Data excerpt.
□ □ □ □ □ □ □

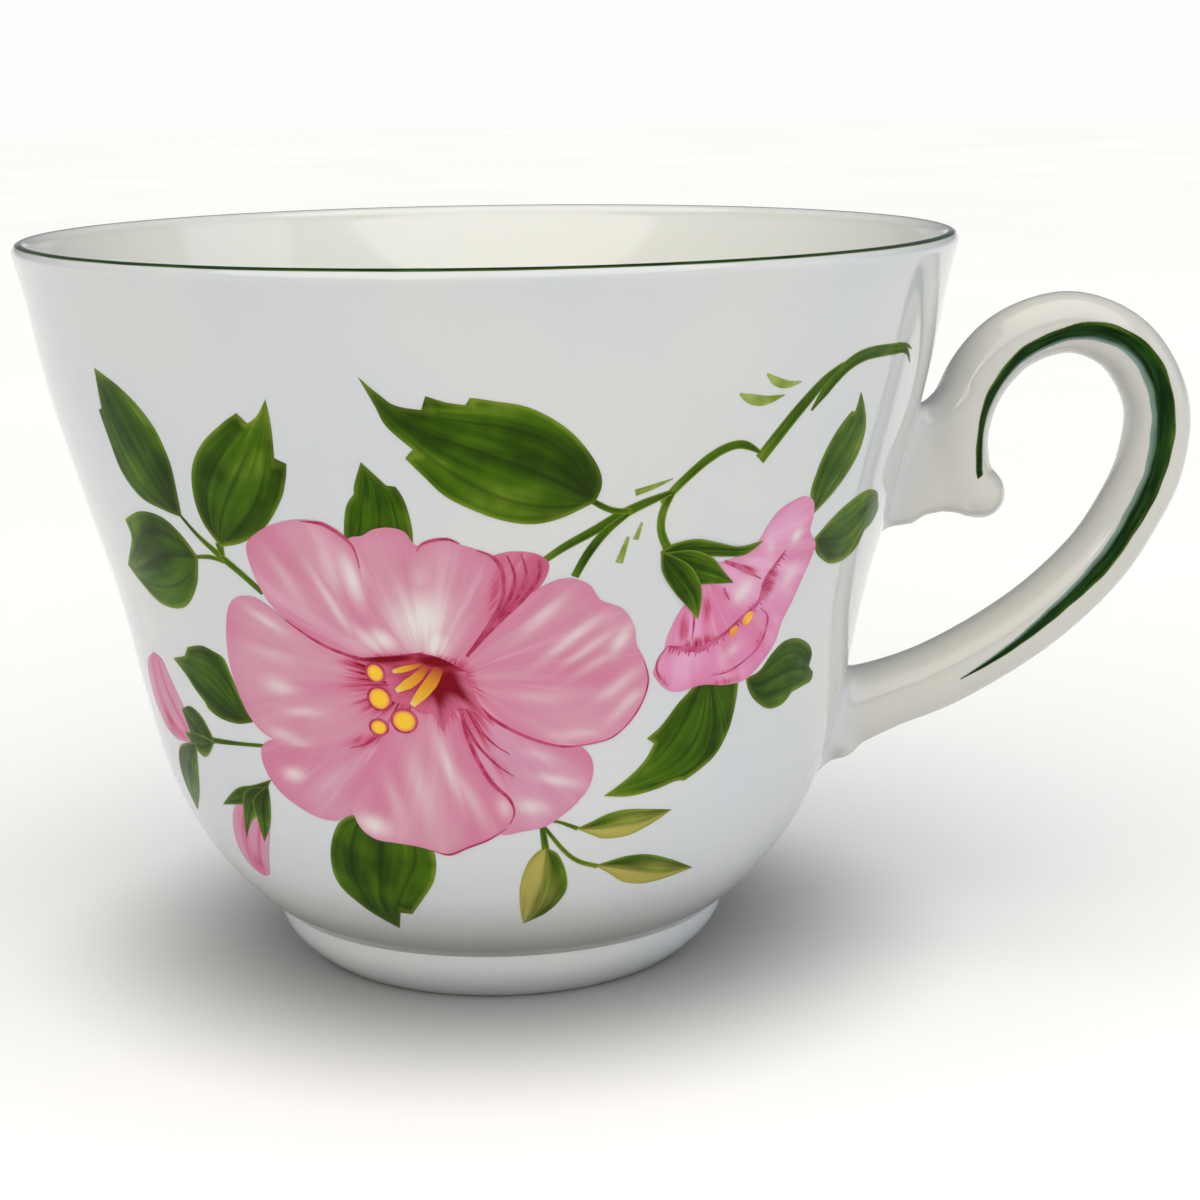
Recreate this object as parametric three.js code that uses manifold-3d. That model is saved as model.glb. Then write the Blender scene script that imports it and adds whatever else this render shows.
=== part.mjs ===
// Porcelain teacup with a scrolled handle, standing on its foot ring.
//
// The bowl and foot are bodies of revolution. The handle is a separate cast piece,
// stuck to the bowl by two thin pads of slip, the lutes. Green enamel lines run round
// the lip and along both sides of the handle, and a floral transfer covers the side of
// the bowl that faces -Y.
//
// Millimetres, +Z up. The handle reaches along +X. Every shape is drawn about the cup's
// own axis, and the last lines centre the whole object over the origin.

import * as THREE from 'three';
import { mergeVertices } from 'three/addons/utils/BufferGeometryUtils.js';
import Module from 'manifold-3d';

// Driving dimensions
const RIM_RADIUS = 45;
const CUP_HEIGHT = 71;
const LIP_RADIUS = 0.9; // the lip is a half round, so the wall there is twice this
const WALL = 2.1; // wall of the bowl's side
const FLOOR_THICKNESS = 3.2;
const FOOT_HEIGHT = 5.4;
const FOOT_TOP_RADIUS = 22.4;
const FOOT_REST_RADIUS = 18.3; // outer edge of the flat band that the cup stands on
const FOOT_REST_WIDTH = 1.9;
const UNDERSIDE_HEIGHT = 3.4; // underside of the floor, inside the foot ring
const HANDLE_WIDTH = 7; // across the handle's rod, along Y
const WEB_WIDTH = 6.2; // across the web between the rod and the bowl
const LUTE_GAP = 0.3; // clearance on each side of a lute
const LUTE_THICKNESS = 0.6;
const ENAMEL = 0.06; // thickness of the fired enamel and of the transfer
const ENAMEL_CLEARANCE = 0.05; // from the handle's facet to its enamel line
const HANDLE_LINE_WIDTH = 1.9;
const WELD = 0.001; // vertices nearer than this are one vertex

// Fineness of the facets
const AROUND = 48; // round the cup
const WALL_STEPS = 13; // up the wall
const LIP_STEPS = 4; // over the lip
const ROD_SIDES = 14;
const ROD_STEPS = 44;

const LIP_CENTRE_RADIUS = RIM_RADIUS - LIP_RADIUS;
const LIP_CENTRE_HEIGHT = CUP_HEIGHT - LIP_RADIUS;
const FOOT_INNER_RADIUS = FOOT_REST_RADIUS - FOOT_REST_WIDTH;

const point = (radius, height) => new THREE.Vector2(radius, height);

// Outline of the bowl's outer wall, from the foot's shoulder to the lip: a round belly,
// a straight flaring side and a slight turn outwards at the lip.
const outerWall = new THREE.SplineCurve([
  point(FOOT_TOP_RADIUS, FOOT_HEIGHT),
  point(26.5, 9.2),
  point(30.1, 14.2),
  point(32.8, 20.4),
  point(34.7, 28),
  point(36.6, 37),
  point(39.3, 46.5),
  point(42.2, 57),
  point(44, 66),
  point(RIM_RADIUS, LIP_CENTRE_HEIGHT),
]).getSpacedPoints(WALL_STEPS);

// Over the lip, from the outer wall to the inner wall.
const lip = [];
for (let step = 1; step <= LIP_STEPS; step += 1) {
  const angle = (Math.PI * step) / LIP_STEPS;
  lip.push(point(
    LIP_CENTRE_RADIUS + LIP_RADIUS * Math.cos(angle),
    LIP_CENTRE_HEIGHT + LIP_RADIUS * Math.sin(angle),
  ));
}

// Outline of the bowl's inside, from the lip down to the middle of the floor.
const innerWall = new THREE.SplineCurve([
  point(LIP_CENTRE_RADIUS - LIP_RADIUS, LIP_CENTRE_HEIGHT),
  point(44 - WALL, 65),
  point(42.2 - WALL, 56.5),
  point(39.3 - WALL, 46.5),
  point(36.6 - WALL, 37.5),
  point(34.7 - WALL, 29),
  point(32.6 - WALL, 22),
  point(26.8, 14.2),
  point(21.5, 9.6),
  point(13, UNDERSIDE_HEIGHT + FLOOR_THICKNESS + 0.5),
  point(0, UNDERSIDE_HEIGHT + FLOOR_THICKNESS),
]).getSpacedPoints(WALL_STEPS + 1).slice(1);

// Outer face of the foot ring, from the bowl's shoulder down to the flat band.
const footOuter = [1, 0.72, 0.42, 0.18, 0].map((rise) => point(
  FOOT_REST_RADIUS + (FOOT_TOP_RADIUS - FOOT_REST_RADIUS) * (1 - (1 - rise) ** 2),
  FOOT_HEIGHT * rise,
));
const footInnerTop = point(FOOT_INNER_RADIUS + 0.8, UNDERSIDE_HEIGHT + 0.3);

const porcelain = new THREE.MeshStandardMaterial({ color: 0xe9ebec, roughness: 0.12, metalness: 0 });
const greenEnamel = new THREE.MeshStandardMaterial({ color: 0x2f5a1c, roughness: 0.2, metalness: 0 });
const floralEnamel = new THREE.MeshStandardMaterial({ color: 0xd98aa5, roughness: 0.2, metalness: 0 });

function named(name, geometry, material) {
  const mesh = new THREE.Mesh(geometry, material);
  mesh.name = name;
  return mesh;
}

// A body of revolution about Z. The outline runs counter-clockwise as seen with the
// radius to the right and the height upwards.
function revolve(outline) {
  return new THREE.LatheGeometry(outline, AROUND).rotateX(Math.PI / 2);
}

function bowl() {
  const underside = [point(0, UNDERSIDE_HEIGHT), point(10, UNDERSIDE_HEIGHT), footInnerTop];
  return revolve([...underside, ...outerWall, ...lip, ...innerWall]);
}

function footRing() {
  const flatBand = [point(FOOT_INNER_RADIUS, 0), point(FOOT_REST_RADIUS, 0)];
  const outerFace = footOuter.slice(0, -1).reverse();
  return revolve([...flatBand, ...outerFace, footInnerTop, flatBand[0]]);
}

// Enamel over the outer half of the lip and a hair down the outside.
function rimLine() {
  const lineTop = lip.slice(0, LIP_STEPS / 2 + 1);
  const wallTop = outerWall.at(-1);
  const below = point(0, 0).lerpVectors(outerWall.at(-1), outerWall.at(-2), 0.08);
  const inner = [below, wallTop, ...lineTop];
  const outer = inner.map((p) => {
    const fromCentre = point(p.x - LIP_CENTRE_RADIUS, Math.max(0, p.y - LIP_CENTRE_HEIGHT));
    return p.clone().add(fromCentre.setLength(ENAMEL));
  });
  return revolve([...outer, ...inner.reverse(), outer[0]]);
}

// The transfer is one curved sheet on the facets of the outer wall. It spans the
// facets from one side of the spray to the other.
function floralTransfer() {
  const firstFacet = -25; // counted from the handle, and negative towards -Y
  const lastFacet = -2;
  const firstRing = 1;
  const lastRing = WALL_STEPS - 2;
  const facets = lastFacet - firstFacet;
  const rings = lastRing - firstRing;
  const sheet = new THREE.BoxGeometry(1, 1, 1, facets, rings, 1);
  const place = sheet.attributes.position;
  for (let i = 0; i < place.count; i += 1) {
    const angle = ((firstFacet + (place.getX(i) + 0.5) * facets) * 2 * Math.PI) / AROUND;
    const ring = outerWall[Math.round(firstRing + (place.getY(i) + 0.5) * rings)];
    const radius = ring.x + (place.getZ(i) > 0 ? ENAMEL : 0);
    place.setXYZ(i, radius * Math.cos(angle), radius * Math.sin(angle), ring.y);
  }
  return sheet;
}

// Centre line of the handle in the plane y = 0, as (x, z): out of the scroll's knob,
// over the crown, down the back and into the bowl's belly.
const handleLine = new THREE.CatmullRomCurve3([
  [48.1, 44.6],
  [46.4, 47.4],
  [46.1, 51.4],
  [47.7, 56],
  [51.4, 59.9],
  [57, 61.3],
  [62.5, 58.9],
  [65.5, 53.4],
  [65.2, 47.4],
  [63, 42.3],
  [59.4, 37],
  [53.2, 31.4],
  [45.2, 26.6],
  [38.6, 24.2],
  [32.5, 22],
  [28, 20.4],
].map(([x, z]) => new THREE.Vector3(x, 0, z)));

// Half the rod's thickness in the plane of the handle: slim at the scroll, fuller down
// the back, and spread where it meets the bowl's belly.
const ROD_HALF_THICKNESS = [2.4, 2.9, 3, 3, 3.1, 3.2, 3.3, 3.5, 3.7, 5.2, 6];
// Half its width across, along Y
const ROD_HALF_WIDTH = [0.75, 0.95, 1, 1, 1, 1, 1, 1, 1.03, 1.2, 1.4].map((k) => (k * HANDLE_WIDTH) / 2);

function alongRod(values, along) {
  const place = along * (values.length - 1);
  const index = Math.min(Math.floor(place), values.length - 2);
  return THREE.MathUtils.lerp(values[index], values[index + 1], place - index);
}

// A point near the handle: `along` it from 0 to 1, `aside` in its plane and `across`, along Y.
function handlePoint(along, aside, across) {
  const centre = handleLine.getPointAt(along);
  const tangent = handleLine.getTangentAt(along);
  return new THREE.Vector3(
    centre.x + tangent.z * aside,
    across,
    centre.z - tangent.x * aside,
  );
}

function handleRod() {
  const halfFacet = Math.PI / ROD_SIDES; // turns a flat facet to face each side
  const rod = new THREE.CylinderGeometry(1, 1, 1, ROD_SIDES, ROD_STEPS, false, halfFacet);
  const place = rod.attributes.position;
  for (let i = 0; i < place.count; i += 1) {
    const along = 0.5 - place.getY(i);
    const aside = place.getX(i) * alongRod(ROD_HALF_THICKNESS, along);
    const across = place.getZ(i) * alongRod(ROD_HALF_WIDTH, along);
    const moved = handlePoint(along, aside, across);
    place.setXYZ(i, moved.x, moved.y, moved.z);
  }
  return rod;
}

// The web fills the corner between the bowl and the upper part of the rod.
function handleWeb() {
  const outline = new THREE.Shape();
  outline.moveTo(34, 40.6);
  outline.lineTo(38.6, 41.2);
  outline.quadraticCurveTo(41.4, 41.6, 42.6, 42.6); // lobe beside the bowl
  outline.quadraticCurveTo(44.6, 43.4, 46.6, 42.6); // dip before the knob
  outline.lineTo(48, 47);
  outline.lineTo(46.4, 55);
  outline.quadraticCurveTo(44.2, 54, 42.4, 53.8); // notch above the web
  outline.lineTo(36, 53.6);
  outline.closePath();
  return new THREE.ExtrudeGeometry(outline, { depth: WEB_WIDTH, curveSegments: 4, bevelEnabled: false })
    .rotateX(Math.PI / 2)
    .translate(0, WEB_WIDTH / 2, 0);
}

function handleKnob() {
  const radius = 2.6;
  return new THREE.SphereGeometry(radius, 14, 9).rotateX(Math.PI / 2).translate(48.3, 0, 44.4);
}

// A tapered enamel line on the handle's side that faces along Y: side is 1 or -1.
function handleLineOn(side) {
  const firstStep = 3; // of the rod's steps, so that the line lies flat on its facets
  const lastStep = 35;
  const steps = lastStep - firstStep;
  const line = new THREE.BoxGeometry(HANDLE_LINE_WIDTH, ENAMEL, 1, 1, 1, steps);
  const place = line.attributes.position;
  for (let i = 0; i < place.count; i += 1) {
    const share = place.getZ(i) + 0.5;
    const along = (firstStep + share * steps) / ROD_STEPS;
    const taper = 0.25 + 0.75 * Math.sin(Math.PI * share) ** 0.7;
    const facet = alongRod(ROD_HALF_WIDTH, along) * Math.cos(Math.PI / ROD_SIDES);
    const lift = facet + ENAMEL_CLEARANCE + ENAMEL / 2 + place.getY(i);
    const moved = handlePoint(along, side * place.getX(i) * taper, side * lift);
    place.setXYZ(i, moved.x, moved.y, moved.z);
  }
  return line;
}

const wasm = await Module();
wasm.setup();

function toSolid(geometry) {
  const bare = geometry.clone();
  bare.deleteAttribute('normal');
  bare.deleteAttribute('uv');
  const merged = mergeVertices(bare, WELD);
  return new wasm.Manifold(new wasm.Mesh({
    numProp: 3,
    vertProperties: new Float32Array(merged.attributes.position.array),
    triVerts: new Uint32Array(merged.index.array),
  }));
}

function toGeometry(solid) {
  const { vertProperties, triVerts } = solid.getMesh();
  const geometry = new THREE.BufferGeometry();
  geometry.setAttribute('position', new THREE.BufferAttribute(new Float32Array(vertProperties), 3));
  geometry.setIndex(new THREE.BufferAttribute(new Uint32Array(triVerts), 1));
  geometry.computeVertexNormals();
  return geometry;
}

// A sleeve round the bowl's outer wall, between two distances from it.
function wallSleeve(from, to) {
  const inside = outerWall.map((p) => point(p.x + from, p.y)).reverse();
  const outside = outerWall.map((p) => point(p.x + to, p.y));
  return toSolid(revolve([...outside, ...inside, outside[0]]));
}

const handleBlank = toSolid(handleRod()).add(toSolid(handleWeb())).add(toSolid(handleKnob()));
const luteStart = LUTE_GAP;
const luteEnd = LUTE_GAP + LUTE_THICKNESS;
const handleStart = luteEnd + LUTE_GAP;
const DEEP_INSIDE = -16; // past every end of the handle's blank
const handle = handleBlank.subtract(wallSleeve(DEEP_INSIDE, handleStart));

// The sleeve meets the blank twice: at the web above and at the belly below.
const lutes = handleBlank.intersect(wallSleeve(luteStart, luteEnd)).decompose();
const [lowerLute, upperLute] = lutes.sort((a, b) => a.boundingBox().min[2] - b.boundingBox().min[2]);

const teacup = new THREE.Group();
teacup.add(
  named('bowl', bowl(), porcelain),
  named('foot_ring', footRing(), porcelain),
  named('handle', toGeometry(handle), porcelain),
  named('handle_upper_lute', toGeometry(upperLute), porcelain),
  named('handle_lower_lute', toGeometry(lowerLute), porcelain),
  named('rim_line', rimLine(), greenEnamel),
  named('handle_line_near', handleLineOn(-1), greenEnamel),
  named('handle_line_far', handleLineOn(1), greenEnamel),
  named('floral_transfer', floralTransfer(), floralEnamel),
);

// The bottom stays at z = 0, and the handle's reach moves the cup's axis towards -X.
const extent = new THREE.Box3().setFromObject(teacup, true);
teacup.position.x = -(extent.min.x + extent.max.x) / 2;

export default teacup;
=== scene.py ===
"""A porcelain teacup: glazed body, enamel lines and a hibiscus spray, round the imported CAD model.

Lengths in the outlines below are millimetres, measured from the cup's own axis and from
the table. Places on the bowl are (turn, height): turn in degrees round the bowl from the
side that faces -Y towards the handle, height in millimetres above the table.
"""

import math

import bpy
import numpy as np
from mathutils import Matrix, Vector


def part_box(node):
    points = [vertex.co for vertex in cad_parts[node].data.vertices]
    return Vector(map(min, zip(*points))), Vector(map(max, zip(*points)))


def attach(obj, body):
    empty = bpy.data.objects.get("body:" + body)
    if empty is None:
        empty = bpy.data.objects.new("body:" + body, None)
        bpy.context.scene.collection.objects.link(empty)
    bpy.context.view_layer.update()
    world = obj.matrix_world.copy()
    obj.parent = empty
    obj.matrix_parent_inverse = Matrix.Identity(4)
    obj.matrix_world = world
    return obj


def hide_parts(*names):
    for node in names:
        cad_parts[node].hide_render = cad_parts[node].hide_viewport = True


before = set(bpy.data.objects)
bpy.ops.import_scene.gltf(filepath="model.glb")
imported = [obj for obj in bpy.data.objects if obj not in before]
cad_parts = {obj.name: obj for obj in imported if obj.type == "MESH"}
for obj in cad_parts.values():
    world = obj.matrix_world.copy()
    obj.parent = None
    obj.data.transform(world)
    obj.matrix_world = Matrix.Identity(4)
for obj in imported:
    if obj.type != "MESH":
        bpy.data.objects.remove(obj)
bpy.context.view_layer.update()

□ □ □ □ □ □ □

Aim. Only the lines from the top of the data through the line that contains "import Module from 'manifold-3d';" should be quoted, exactly as they stand.

Solution to the exercise.
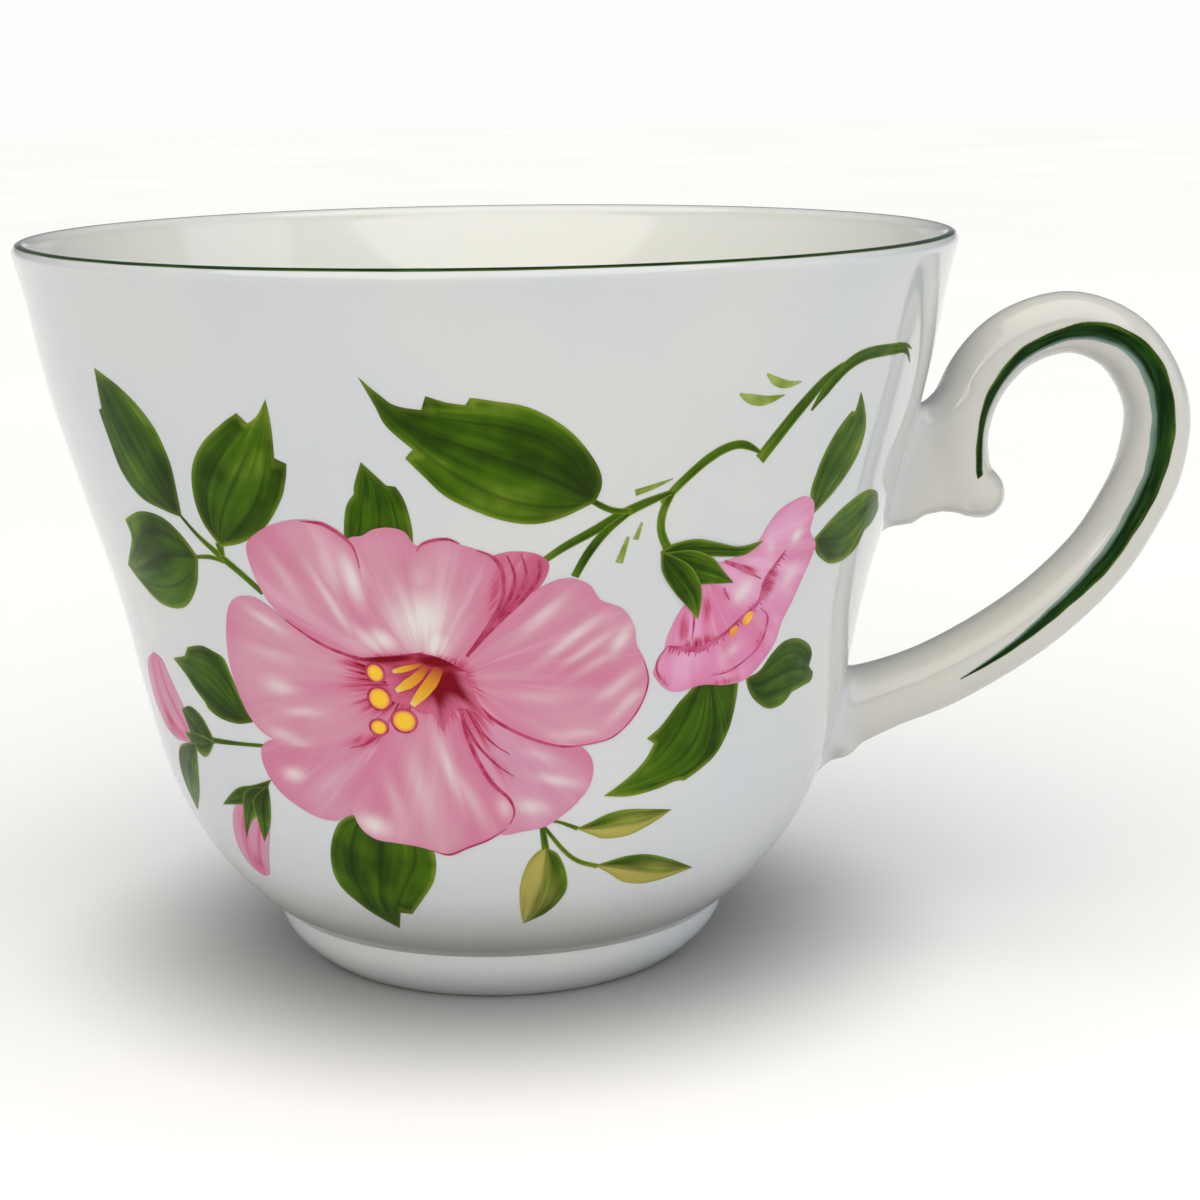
Recreate this object as parametric three.js code that uses manifold-3d. That model is saved as model.glb. Then write the Blender scene script that imports it and adds whatever else this render shows.
=== part.mjs ===
// Porcelain teacup with a scrolled handle, standing on its foot ring.
//
// The bowl and foot are bodies of revolution. The handle is a separate cast piece,
// stuck to the bowl by two thin pads of slip, the lutes. Green enamel lines run round
// the lip and along both sides of the handle, and a floral transfer covers the side of
// the bowl that faces -Y.
//
// Millimetres, +Z up. The handle reaches along +X. Every shape is drawn about the cup's
// own axis, and the last lines centre the whole object over the origin.

import * as THREE from 'three';
import { mergeVertices } from 'three/addons/utils/BufferGeometryUtils.js';
import Module from 'manifold-3d';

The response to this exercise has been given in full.